One of the most common experiences is surprise at how much the undertone matters. Red brick that looks merely “warm” during the day can turn intensely orange at night under lamps. A fireplace that seemed neutral enough when decorated for the holidays can suddenly feel loud and dated once the room gets new flooring or lighter paint. That is often the moment homeowners realize the fireplace is not ugly, exactly. It is just no longer speaking the same design language as the rest of the room.
Another common lesson is that brick rarely behaves uniformly. Even on one fireplace, some bricks absorb quickly, some slowly, and some seem determined to keep their original personality no matter what. This is why people who test several samples usually get the best results. The winning color is often not the boldest or trendiest option. It is the one that calms the brick down without making it look artificial.

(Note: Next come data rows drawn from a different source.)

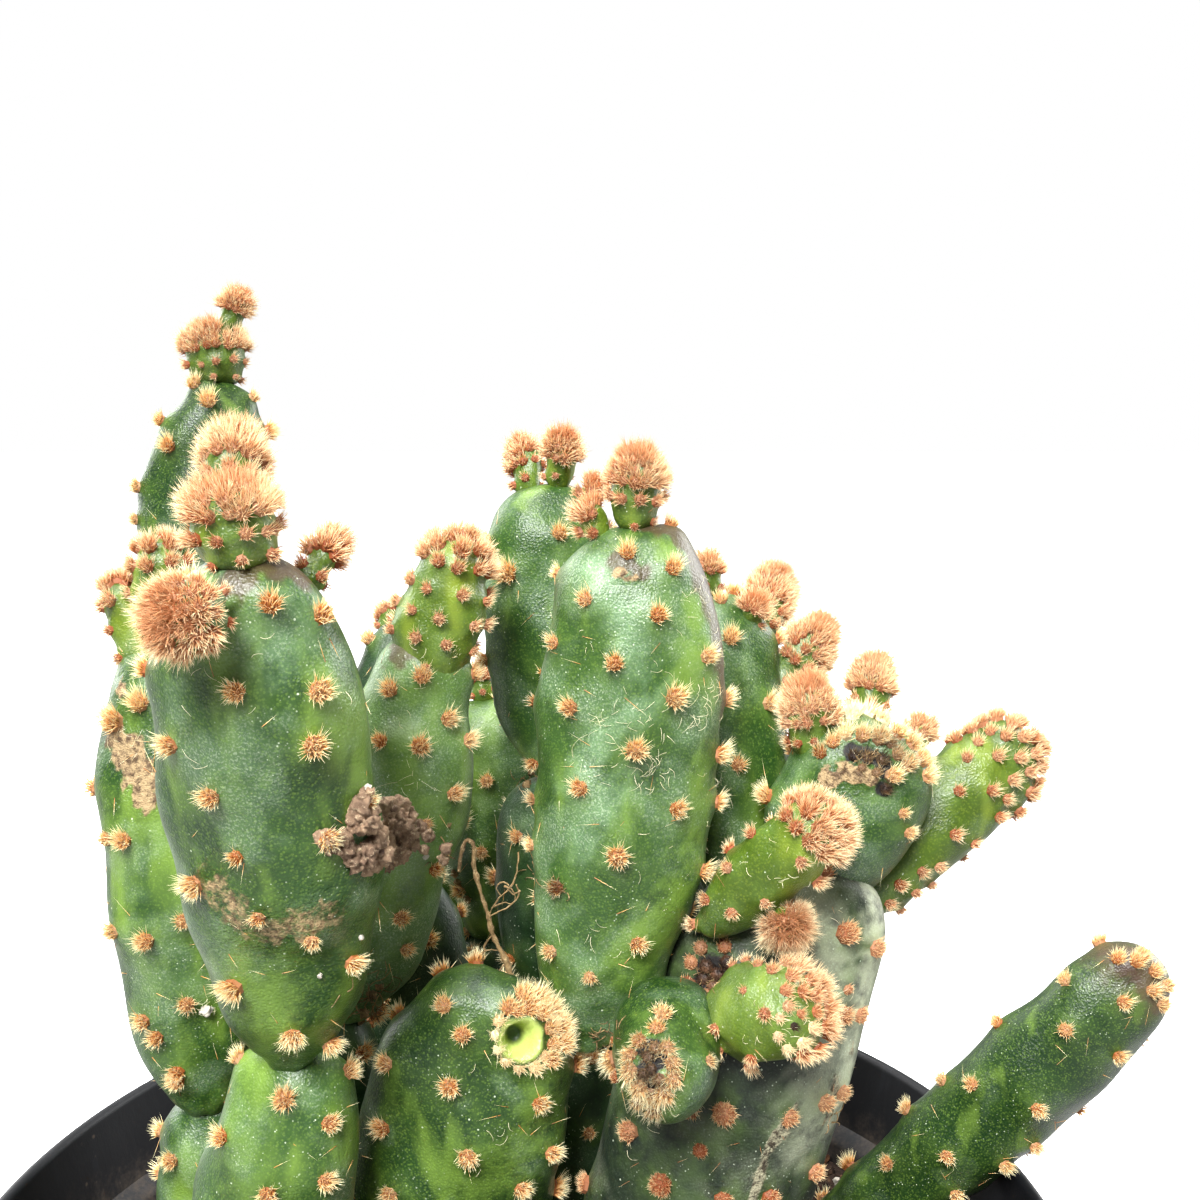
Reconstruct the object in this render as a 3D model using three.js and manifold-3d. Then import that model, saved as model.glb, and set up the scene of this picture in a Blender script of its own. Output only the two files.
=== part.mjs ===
// A monstrose cinnamon cactus in a black nursery pot, in millimetres, +Z up.
// The origin is the centre of the pot's underside. The cactus is a clump of jointed stem segments:
// thick old stems that rise out of the soil, pads that grow from them, and young buds at the tips.
// Each segment is a solid of its own that stops a hair short of the segment that it grows from.
import * as THREE from "three";
import { mergeVertices } from "three/addons/utils/BufferGeometryUtils.js";
import Module from "manifold-3d";

// ---------- driving dimensions
const POT_HEIGHT = 88;
const RIM_RADIUS = 50;
const BASE_RADIUS = 35;
const WALL = 1.3;
const COLLAR_HEIGHT = 10.5;
const COLLAR_STEP = 1.7;
const FLOOR = 1.8;
const SOIL_DROP = 12;
const SOIL_CROWN = 1.2;
const SEAT_GAP = 0.3;

// the raised ring in the pot's floor, where the water drains
const CHANNEL_INNER = 18;
const CHANNEL_OUTER = 30.5;
const CHANNEL_RISE = 2.6;
const CHANNEL_SLOPE = 1.2;
const DRAIN_COUNT = 6;
const DRAIN_RADIUS = 3.5;
const NOTCH_WIDTH = 6;

const SOIL_LEVEL = POT_HEIGHT - SOIL_DROP;
const BURIED = -6;

// how finely the faceted solids are made
const POT_SEGMENTS = 40;
const PAD_SIDES = 12;
const PAD_RINGS = 9;
const BUD_SIDES = 10;
const BUD_RINGS = 6;

// ---------- finishes
const FINISHES = {
  pot: new THREE.MeshStandardMaterial({ color: 0x1b1c20, roughness: 0.42, metalness: 0 }),
  soil: new THREE.MeshStandardMaterial({ color: 0x3a2a20, roughness: 0.95, metalness: 0 }),
  old: new THREE.MeshStandardMaterial({ color: 0x5f7a66, roughness: 0.6, metalness: 0 }),
  grown: new THREE.MeshStandardMaterial({ color: 0x4c8447, roughness: 0.5, metalness: 0 }),
  young: new THREE.MeshStandardMaterial({ color: 0x86ad3f, roughness: 0.55, metalness: 0 }),
  dry: new THREE.MeshStandardMaterial({ color: 0x7c6247, roughness: 0.9, metalness: 0 }),
};

// ---------- the segments
// A place is [x, y, height above the soil]. bow is where the middle of a bent segment's guide line lies.
// widest is how far along the segment its broadest section is. turn rotates the flat faces about the axis.
// on names the segment that it grows from, and clears names others that it is pressed against.
const PAD_WIDEST = 0.6;
const BUD_WIDEST = 0.5;
const PAD_FULLNESS = 2.6;
const BUD_FULLNESS = 2.3;

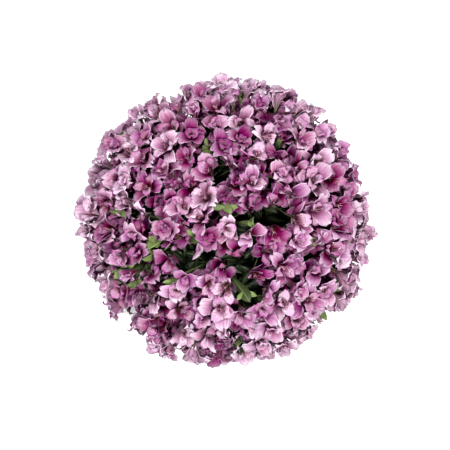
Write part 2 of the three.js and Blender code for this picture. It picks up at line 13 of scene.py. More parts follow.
import bmesh
import bpy
import numpy as np
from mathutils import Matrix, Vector


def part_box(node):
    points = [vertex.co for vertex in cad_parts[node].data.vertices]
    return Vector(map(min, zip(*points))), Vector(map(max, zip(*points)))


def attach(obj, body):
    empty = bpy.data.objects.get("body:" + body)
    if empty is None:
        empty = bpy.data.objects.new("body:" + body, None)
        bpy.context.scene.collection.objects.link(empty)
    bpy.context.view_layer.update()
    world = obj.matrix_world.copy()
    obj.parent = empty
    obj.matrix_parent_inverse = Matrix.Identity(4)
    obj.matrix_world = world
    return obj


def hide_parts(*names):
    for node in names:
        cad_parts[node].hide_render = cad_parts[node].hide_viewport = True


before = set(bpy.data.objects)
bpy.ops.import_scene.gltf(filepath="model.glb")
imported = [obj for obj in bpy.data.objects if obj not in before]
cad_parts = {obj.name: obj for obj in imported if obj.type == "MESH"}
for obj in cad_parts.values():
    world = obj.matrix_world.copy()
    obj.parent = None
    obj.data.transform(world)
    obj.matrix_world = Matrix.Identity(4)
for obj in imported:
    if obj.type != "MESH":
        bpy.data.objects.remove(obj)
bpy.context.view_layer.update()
bpy.ops.object.select_all(action="DESELECT")

# %% [markdown]
# ## Sizes
#
# Blender works in metres, and a flower is easier to think about in millimetres, so every size is a
# plain number times MM. These are the sizes of the frame's own plan: a flattened dome over a waist,
# with four rings of stems.

# %% Sizes of the bouquet
MM = 0.001
RIM_HEIGHT = 367 * MM  # the widest level of the dome
DOME_RADIUS = 263 * MM
DOME_RISE = 168 * MM
DOME_TUCK = 18 * MM  # how far the dome curves in again below that level
FOCUS_DEPTH = 60 * MM  # the umbels face away from a spot this far below it
WAIST_HEIGHT = 170 * MM
STEM_RADIUS = 3 * MM
STEM_ARCH = 2.2  # the power by which the stems stretch outwards above the waist

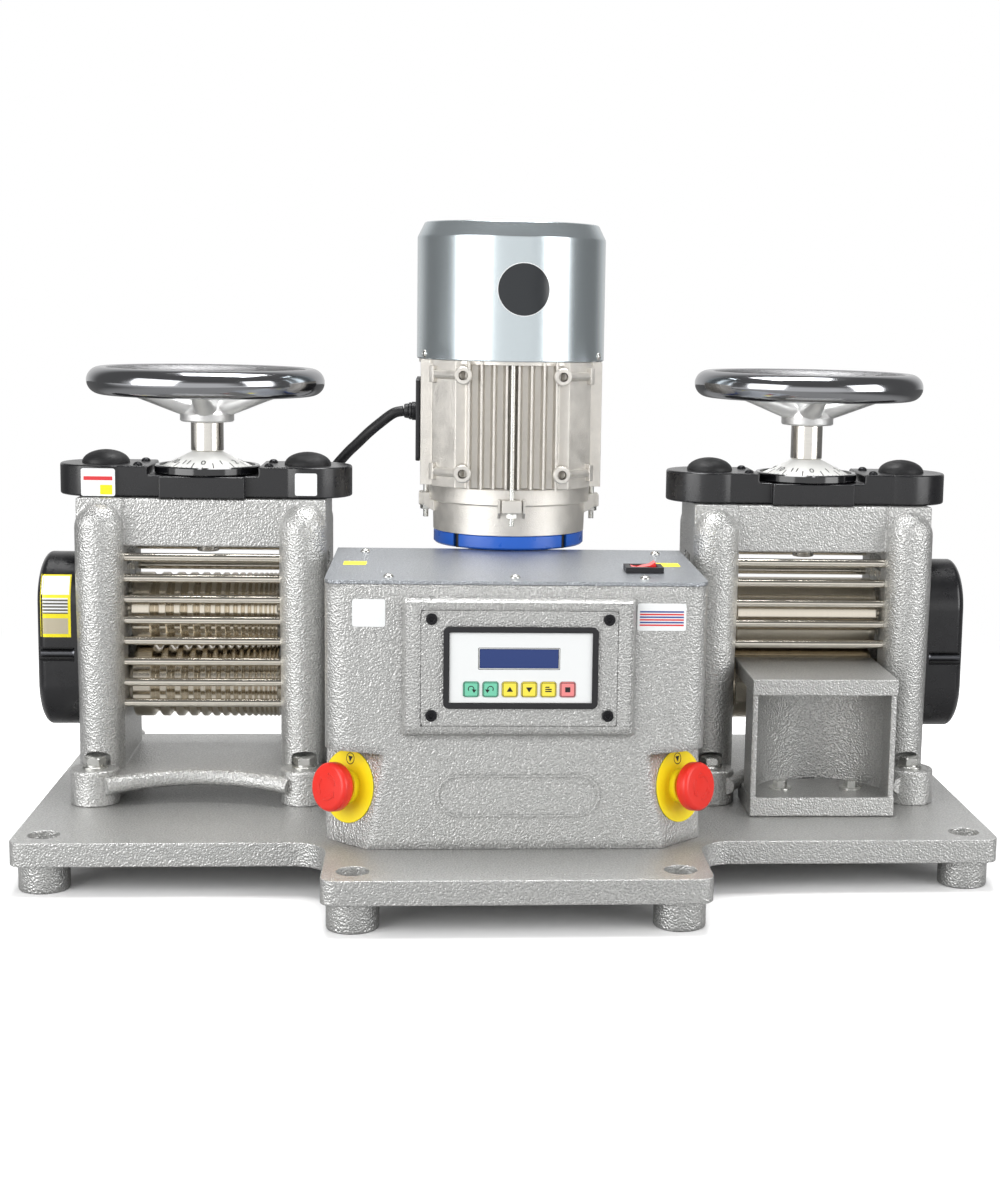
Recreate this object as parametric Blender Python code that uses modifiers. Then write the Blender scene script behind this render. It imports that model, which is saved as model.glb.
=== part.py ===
"""Motor-driven double rolling mill for jewellers, one object for each piece.

Two roll stands share one base plate: the left one has grooved wire rolls, the
right one plain sheet rolls with a work table. A geared motor behind the control
housing drives both lower rolls, and a handwheel on each stand sets its roll gap.

Metres, +Z up. The origin is on the floor under the middle of the base plate.
Stand pieces are modelled about their own stand: x from the stand's middle,
y from the roll axis, z from the top of the base plate.
"""

import bmesh
import bpy
from math import acos, asin, atan2, ceil, cos, pi, radians, sin, sqrt, tan
from mathutils import Matrix, Vector

# Fits and facets
GAP = 0.0003
RUNNING = 0.0003
OVERRUN = 0.002
MERGE = 0.00001
FINE = 24
LOBE_SIDES = 20
ROUND = 16
COARSE = 12
SMALL = 8
TINY = 6

# Base plate and its feet
FOOT_HEIGHT = 0.025
FOOT_RADIUS = 0.021
PLATE_THICKNESS = 0.020
WING_REACH = 0.209
BAY_REACH = 0.318
REAR_REACH = 0.150
PLATE_CORNER = 0.012
BAY_FILLET = 0.028
FOOT_INSET_X = 0.0245
FOOT_INSET_Y = 0.0275
BOLT_HOLE = 0.0065
COUNTERBORE = 0.013
COUNTERBORE_DEPTH = 0.009

BASE_TOP = FOOT_HEIGHT + PLATE_THICKNESS
ROLL_Y = (BAY_REACH - REAR_REACH) / 2

# The lower roll clears the deck, and the chocks' travel sets the stand's height
ROLL_RADIUS = 0.033
DECK_BOTTOM = 0.014
DECK_TOP = 0.029
ROLL_ABOVE_DECK = 0.0335
LOWER_AXIS = DECK_TOP + ROLL_ABOVE_DECK + ROLL_RADIUS
REST_NIP = 0.0006
UPPER_AXIS = LOWER_AXIS + 2 * ROLL_RADIUS + REST_NIP
CHOCK_BELOW = 0.024
CHOCK_ABOVE = 0.042
ROLL_LIFT = 0.005
CHOCK_HEADROOM = 0.0089
WINDOW_TOP = UPPER_AXIS + CHOCK_ABOVE + ROLL_LIFT + CHOCK_HEADROOM
WINDOW_DROP = 0.006
BRIDGE_BOTTOM = WINDOW_TOP + WINDOW_DROP
BRIDGE_HEIGHT = 0.043
STAND_HEIGHT = BRIDGE_BOTTOM + BRIDGE_HEIGHT

# Roll stand casting
ROLL_LENGTH = 0.130
ROLL_END_CLEARANCE = 0.004
CHEEK_THICKNESS = 0.040
CHEEK_INNER = ROLL_LENGTH / 2 + ROLL_END_CLEARANCE
CHEEK_OUTER = CHEEK_INNER + CHEEK_THICKNESS
CHEEK_DEPTH = 0.048
POST_RADIUS = 0.021
POST_FOOT_RADIUS = 0.019
POST_TAPER_START = 0.050
POST_DROP = 0.0045
POST_STRAIGHT = 0.0415
POST_SHOULDER = STAND_HEIGHT - POST_RADIUS - POST_DROP
POST_TAPER_END = POST_SHOULDER - POST_STRAIGHT
BOSS_RADIUS = 0.02125
BOSS_HEIGHT = 0.031
BOSS_X = 0.0916
BOSS_Y = 0.073
BOLT_RECESS = 0.015
BOLT_RECESS_TOP = 0.050
WASHER_RADIUS = 0.0125
WASHER_THICKNESS = 0.0025
BOLT_HEAD_RADIUS = 0.011
BOLT_HEAD_HEIGHT = 0.0085
BRIDGE_DEPTH = 0.045
DECK_REAR = 0.071
DECK_END_REACH = 0.085
DECK_MIDDLE_REACH = 0.070
TABLE_DECK_REACH = 0.040
WINDOW_HALF_WIDTH = 0.023

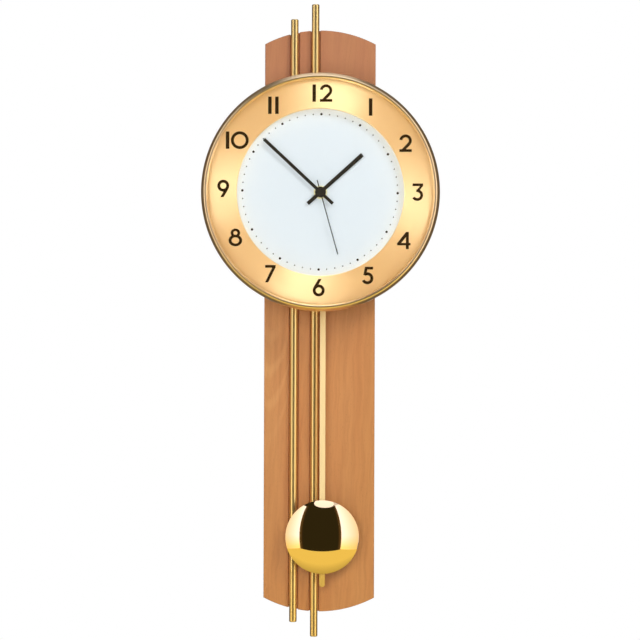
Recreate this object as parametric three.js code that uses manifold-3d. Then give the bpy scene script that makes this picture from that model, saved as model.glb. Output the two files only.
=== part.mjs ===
// Radio-controlled pendulum wall clock, in millimetres.
// It is drawn facing the reader: x to the right, y up, z out from the wall, with the nail it hangs on at
// the origin. The outermost group then stands it up, so that +Z is up and the wall is at y = 0.

import * as THREE from 'three';
import { mergeVertices } from 'three/addons/utils/BufferGeometryUtils.js';
import Module from 'manifold-3d';

const wasm = await Module();
wasm.setup();

// Facets
const LARGE_ROUND = 32;
const BOB_ROUND = 24;
const ROD_ROUND = 16;
const MIDDLE_ROUND = 12;
const SPACER_ROUND = 12;
const SMALL_ROUND = 8;
const ARC_STEPS = 3;
const BEAD_STEPS = 5;
const BOARD_ARC_STEPS = 5;
const CORNER_STEPS = 2;
const WELD = 1e-4;

// Clearances
const GAP = 0.3;
const RUNNING = 0.15;
// How far a cutter runs past the faces that it opens.
const OVERCUT = 1;

// Wooden board
const BOARD_WIDTH = 118;
const BOARD_LENGTH = 620;
const BOARD_THICKNESS = 16;
const BOARD_END_RADIUS = 125;
const BOARD_EDGE = 0.8;
const BOARD_ABOVE_NAIL = 60;

// Keyhole hanger, let into the back of the board
const HANGER_WIDTH = 44;
const HANGER_HEIGHT = 30;
const HANGER_THICKNESS = 1.5;
const HANGER_ABOVE_NAIL = 8;
const HANGER_CORNER = 3;
const NAIL_SLOT_RADIUS = 2.1;
const NAIL_HEAD_RADIUS = 4.6;
const NAIL_DROP = 13;
const NAIL_POCKET_DEPTH = 6.5;
const HANGER_SCREW_SPACING = 32;
const HANGER_SCREW_BELOW_MIDDLE = 2;
const HANGER_SCREW_LENGTH = 12;

// Wood and machine screws
const SCREW_SINK = 0.2;
const SMALL_HEAD_RADIUS = 3;
const SMALL_SHANK_RADIUS = 1.5;
const LONG_HEAD_RADIUS = 4;
const LONG_SHANK_RADIUS = 2;
const SCREW_END_SPACE = 0.8;

// Brass rods in front of the board
const ROD_RADIUS = 4;
const ROD_END_ROUNDING = 1.2;
const ROD_OFF_BOARD = 2;
const ROD_LEFT_X = -27.4;
const ROD_RIGHT_X = -5.2;
const ROD_LEFT_LENGTH = 641.5;
const ROD_RIGHT_LENGTH = 673;
const ROD_LEFT_RISE = 11;
const ROD_RIGHT_RISE = 27;
const POST_RADIUS = 2.5;
const POST_SINK = 8;
const POST_BORE_DEPTH = 6;
const POST_BELOW_TOP = 32;
const POST_ABOVE_BOTTOM = 55;

// Case, dial and glass
const DIAL_X = 0.5;
const DIAL_BELOW_TOP = 175;
const SPACER_LENGTH = 24;
const SPACER_RADIUS = 6;
const SPACER_X = 45;
const SPACER_Y = 78;
const SHEET = 1.2;
const PAN_RADIUS = 121.6;
const PAN_SHOULDER = 5.6;
const PAN_CORNER = 6;
const BOSS_RADIUS = 4;
const BOSS_HEIGHT = 6.3;
const BOSS_FLOOR = 0.8;
const WINDOW_RIM = 3;
const DIAL_THICKNESS = 2;
const DIAL_HOLE_RADIUS = 4.3;
const RECESS_DEPTH = 10;
const RING_SHEET = 0.8;
const RING_INNER_RADIUS = 87.8;
const RING_FOLD = 0.5;
const RING_BEAD_HEIGHT = 2;
const RING_BEAD_WIDTH = 1;
const GLASS_THICKNESS = 3;
const BEZEL_COVER = 2.1;
const BEZEL_OVERHANG = 1.6;
const BEZEL_BEAD_HEIGHT = 3.2;
const BEZEL_SKIRT_WALL = 1.5;
const BEZEL_SKIRT_DEPTH = 11;
const BEZEL_STEP = 1;

// Movement housing, measured from the axis of the hands
const HOUSING_LEFT = 34;
const HOUSING_RIGHT = 50;
const HOUSING_DOWN = 40;
const HOUSING_UP = 42;
const HOUSING_DEPTH = 20.5;
const HOUSING_WALL = 1.6;
const HOUSING_CORNER = 4;
const HOUSING_SPLIT = 11;
const PIVOT_HOLE_DEPTH = 1;
const PIVOT_SHAKE = 0.3;
const SUPPORT_POST_RADIUS = 1.4;
const BUSHING_RADIUS = 4;
const BUSHING_WALL = 1;
const WASHER_THICKNESS = 0.8;
const WASHER_RADIUS = 9;
const NUT_RADIUS = 7;
const NUT_THICKNESS = 1.8;

// Battery bay
const BATTERY_RADIUS = 7.25;
const BATTERY_LENGTH = 50.5;
const BATTERY_NUB_RADIUS = 2.75;
const BATTERY_NUB_LENGTH = 1.4;
const BATTERY_EDGE = 0.6;
const BATTERY_X = 38;
const BAY_SIDE_CLEARANCE = 0.75;
const BAY_END_CLEARANCE = 1.75;
const BAY_WALL = 1.2;
const CONTACT_WIDTH = 8;
const CONTACT_THICKNESS = 0.5;
const CONTACT_HEIGHT = 12;
const CONTACT_BOW = 0.7;

// Window in the board, behind the battery bay
const ACCESS_LEFT = 17;
const ACCESS_RIGHT = 50;
const ACCESS_HALF_HEIGHT = 34;
const ACCESS_CORNER = 4;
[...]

There is also a practical emotional shift that happens during these projects. Once the cleaning is done and the first test section dries, the fireplace starts to feel less like a problem and more like a possibility. The room looks more finished. Furniture suddenly makes more sense around it. Mantel styling becomes easier because the brick is no longer competing with every object in sight like an overcaffeinated background actor.
Homeowners also tend to remember the prep stage more vividly than they expect. Soot gets everywhere. Mortar lines demand patience. And many people discover that the project is not technically difficult, but it is detail-heavy. It rewards steady hands and realistic expectations more than speed. The best outcomes usually come from people who work in light layers, take breaks, and resist the urge to “fix” everything in one pass.
Perhaps the most satisfying experience comes at the end, when the fireplace still looks like brick, just better. It still has age, texture, and a little imperfection, but now it supports the room instead of dragging it backward. That is the charm of a stained brick fireplace. It does not erase history. It edits it. And in home design, that is often the difference between a makeover that feels temporary and one that feels right for years.